## What to do:
Repeat exactly, and only, the lines from the one that contains "lower_casing();" through the one that contains "cad_parts[node].hide_render = cad_parts[node].hide_viewport", both ends included.

## Data section:
>> BEGIN

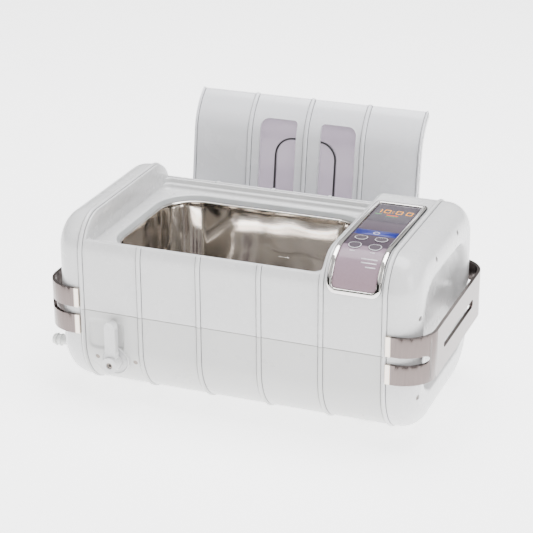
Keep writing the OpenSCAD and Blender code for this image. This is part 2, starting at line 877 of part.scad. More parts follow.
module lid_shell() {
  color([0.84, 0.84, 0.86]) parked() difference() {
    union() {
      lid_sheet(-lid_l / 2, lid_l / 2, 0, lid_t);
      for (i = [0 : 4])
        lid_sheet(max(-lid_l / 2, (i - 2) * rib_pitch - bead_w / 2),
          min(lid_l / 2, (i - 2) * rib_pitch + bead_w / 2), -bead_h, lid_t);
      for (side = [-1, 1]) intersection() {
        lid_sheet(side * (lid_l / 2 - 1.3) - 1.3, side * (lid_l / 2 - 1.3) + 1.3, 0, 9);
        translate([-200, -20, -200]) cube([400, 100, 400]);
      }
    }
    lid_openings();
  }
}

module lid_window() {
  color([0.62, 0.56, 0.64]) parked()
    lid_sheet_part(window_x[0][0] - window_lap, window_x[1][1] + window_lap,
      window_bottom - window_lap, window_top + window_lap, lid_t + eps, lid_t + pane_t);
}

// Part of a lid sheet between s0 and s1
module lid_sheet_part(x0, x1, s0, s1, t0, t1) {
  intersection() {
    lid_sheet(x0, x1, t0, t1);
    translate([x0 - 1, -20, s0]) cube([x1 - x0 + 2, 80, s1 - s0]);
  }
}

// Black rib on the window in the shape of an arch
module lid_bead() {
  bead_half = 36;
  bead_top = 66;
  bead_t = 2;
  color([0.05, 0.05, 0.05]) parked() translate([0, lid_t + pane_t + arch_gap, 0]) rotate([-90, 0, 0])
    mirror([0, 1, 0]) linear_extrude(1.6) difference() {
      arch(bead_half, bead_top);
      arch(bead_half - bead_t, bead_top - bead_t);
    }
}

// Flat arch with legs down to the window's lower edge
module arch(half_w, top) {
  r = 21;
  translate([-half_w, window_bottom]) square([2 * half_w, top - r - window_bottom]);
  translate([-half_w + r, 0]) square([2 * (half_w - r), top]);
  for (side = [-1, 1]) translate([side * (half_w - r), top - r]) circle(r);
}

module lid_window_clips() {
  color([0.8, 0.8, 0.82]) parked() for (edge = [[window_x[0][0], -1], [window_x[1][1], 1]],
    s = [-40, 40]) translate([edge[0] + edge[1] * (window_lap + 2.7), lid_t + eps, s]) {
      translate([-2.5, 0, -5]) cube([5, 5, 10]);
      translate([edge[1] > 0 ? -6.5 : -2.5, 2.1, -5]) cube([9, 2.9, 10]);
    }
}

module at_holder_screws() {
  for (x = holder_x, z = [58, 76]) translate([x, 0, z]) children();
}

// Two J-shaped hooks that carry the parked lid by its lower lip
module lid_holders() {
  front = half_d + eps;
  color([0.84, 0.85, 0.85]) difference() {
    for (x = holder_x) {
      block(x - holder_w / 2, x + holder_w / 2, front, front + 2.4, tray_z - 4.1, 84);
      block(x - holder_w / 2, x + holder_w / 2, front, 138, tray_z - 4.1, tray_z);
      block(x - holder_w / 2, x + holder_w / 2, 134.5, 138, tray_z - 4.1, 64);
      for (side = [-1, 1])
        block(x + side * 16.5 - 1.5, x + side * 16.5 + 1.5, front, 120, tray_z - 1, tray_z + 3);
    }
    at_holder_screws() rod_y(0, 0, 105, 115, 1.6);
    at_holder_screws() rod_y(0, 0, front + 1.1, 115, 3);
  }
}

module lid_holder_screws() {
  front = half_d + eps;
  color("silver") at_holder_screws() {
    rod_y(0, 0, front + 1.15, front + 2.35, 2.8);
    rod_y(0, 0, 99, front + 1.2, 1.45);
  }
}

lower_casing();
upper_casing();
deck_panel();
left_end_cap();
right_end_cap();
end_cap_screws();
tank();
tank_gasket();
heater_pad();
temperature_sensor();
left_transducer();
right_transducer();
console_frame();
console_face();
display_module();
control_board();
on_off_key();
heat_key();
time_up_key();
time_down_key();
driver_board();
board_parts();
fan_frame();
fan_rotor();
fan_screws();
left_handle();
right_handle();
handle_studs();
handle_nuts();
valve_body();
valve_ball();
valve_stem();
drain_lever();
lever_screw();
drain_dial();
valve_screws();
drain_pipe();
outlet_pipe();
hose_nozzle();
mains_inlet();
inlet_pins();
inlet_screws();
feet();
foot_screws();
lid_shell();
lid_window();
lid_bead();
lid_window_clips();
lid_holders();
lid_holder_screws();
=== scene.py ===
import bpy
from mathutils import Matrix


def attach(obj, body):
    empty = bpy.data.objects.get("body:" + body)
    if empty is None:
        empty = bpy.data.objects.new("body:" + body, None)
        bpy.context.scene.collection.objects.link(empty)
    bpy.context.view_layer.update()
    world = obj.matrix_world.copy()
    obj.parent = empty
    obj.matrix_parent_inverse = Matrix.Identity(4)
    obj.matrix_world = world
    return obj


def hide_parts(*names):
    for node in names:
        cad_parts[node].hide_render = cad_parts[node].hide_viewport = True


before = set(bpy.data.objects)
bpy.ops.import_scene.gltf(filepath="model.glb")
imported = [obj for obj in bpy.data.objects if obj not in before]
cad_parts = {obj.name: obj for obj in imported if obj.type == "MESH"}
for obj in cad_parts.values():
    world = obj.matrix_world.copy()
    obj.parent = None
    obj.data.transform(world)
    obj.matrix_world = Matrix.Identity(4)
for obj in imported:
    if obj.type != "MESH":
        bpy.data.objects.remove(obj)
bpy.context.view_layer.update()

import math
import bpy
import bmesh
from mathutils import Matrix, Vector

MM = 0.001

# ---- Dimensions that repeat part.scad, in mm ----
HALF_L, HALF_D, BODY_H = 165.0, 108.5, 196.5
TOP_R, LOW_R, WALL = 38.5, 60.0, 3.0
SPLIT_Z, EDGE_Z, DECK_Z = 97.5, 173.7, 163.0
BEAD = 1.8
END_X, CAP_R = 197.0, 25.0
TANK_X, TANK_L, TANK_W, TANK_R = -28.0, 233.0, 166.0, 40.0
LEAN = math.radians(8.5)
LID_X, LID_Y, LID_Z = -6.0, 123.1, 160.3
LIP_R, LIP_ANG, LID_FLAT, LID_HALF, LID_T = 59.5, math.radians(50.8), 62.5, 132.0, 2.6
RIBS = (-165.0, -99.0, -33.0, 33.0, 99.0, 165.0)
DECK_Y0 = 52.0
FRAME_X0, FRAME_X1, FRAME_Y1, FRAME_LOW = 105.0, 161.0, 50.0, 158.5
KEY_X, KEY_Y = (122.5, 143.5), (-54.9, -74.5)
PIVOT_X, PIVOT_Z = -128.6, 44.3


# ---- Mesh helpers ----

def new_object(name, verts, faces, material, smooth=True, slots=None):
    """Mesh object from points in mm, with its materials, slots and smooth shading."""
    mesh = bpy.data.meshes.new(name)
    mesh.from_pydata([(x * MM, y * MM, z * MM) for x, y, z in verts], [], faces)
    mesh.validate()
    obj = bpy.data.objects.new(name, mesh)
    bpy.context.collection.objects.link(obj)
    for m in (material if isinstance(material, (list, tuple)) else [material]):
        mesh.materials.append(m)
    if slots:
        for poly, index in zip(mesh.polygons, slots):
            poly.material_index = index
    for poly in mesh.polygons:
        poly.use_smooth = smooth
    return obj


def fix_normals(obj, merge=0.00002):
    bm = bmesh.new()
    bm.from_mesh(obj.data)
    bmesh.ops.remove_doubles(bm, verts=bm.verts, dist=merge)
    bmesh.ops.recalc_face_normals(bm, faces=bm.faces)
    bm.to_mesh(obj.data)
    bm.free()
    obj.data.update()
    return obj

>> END

## Worked answer:
lower_casing();
upper_casing();
deck_panel();
left_end_cap();
right_end_cap();
end_cap_screws();
tank();
tank_gasket();
heater_pad();
temperature_sensor();
left_transducer();
right_transducer();
console_frame();
console_face();
display_module();
control_board();
on_off_key();
heat_key();
time_up_key();
time_down_key();
driver_board();
board_parts();
fan_frame();
fan_rotor();
fan_screws();
left_handle();
right_handle();
handle_studs();
handle_nuts();
valve_body();
valve_ball();
valve_stem();
drain_lever();
lever_screw();
drain_dial();
valve_screws();
drain_pipe();
outlet_pipe();
hose_nozzle();
mains_inlet();
inlet_pins();
inlet_screws();
feet();
foot_screws();
lid_shell();
lid_window();
lid_bead();
lid_window_clips();
lid_holders();
lid_holder_screws();
=== scene.py ===
import bpy
from mathutils import Matrix


def attach(obj, body):
    empty = bpy.data.objects.get("body:" + body)
    if empty is None:
        empty = bpy.data.objects.new("body:" + body, None)
        bpy.context.scene.collection.objects.link(empty)
    bpy.context.view_layer.update()
    world = obj.matrix_world.copy()
    obj.parent = empty
    obj.matrix_parent_inverse = Matrix.Identity(4)
    obj.matrix_world = world
    return obj


def hide_parts(*names):
    for node in names:
        cad_parts[node].hide_render = cad_parts[node].hide_viewport = True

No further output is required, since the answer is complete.